- **WRITTEN TASK**:
Note each line of the listing that contains the string "record", and copy it.

── SOURCE DATA ──

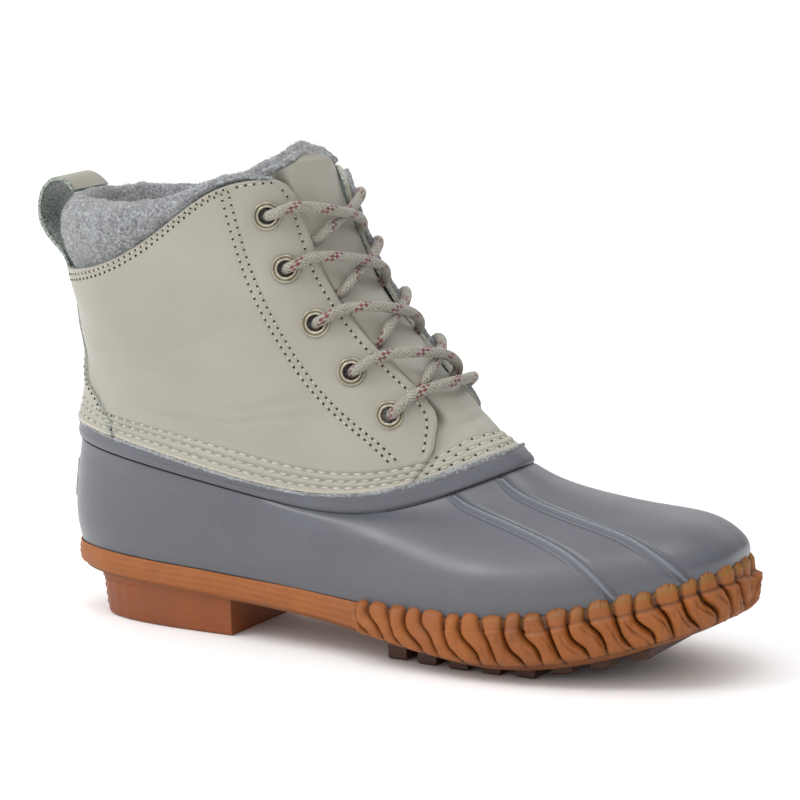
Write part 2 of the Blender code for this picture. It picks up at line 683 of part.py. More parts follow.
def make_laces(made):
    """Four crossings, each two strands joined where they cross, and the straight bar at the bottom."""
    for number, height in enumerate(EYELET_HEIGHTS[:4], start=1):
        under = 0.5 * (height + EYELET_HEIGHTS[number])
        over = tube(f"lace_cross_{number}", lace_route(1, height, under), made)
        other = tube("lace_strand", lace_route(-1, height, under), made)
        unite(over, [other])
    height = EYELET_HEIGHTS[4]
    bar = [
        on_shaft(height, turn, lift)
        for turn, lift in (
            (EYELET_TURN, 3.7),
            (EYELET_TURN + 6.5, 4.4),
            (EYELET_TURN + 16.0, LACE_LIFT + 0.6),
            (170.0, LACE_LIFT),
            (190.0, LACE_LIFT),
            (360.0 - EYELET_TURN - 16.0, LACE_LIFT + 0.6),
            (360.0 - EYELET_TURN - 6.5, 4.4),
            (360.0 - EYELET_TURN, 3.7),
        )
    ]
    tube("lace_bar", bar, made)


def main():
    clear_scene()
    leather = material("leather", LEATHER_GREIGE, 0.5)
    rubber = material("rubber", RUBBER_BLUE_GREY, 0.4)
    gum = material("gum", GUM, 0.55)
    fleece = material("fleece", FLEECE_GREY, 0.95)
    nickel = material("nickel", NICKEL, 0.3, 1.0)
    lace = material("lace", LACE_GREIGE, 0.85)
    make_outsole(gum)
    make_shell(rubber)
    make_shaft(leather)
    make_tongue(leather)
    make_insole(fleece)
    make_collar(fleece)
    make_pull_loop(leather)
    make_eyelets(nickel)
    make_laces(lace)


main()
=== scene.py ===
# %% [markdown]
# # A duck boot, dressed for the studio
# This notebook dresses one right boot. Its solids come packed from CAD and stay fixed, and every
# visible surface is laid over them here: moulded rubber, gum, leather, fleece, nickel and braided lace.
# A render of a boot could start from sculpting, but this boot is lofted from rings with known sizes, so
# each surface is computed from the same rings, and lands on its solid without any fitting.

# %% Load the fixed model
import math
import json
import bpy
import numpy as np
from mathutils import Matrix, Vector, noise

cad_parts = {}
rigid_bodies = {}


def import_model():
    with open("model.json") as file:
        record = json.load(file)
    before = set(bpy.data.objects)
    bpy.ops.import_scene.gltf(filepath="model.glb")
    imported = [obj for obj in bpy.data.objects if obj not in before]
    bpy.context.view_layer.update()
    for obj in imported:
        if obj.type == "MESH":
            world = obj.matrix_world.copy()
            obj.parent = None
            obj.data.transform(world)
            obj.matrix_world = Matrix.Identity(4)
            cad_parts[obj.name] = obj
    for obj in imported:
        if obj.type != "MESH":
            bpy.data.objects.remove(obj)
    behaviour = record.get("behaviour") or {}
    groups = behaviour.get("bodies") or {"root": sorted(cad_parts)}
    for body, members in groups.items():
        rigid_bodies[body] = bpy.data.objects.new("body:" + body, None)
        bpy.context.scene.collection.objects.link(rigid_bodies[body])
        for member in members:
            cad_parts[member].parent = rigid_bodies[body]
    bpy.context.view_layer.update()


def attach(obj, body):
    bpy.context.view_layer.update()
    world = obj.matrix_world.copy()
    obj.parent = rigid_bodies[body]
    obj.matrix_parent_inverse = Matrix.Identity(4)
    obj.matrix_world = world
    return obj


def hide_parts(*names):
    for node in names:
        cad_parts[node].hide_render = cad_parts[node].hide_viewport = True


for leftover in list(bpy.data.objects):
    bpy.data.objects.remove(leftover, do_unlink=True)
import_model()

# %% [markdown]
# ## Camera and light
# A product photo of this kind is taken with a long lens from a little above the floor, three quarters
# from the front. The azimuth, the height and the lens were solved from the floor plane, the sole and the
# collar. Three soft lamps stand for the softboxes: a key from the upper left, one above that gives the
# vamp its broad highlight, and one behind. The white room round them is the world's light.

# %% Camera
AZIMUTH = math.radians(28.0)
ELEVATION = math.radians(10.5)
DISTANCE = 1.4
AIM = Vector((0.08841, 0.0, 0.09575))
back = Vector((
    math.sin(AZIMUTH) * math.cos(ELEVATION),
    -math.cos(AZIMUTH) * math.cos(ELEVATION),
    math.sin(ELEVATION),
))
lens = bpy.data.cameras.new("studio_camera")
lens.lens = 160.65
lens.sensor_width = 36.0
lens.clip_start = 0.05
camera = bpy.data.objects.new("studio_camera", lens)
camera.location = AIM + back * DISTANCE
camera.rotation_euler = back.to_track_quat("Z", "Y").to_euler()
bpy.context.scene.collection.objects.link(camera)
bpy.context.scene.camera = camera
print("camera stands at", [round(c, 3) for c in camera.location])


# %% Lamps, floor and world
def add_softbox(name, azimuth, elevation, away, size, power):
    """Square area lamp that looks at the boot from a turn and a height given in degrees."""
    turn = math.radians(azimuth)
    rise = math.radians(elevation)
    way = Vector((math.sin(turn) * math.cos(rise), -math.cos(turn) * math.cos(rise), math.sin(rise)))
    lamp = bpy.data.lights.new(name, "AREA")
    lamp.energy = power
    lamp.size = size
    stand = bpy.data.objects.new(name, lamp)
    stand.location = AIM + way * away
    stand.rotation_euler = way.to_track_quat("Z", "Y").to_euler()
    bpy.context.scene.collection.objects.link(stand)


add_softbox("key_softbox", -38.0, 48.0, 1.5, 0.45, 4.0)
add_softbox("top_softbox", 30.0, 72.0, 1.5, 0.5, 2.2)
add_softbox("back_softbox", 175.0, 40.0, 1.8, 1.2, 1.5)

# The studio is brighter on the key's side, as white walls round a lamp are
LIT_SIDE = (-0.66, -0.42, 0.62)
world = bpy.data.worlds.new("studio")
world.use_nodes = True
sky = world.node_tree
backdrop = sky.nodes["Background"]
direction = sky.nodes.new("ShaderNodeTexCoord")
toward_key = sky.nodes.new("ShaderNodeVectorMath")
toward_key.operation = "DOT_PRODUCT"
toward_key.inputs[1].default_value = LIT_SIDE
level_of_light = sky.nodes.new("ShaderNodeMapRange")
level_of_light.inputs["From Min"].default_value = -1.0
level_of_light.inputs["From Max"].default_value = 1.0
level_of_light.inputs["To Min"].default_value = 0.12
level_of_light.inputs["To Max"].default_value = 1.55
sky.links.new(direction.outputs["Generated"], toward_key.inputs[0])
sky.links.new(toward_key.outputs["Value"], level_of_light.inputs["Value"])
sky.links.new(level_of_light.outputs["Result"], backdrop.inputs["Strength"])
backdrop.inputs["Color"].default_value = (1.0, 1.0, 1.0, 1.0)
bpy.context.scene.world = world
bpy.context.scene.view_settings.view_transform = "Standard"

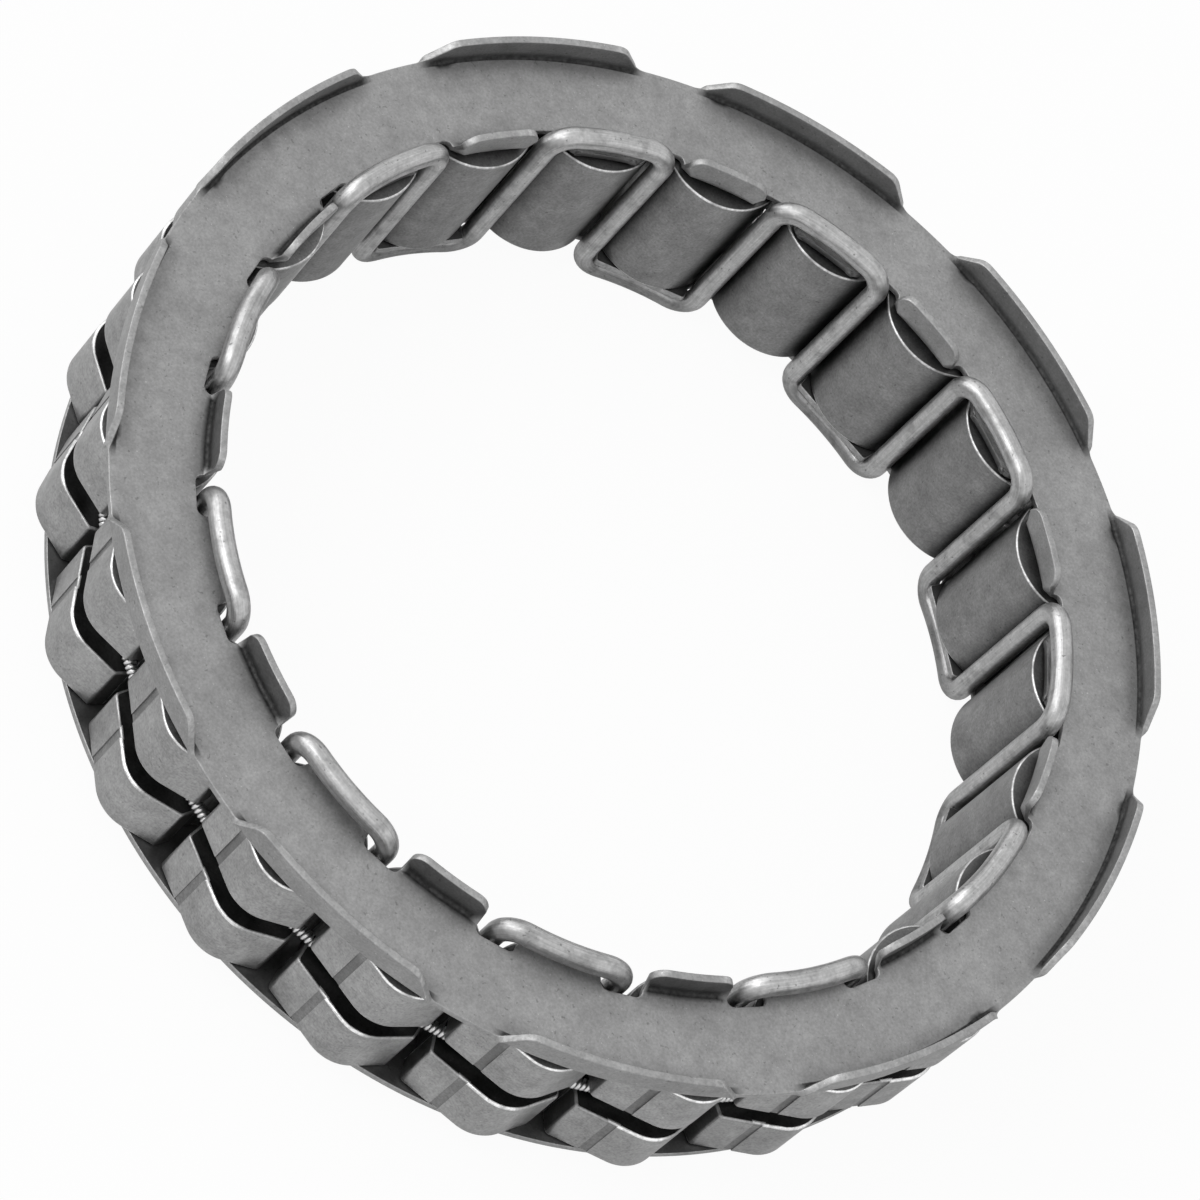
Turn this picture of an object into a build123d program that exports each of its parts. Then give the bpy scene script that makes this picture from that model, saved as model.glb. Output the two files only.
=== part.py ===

───

- **RESULT OF THIS EXERCISE**:
        record = json.load(file)
    behaviour = record.get("behaviour") or {}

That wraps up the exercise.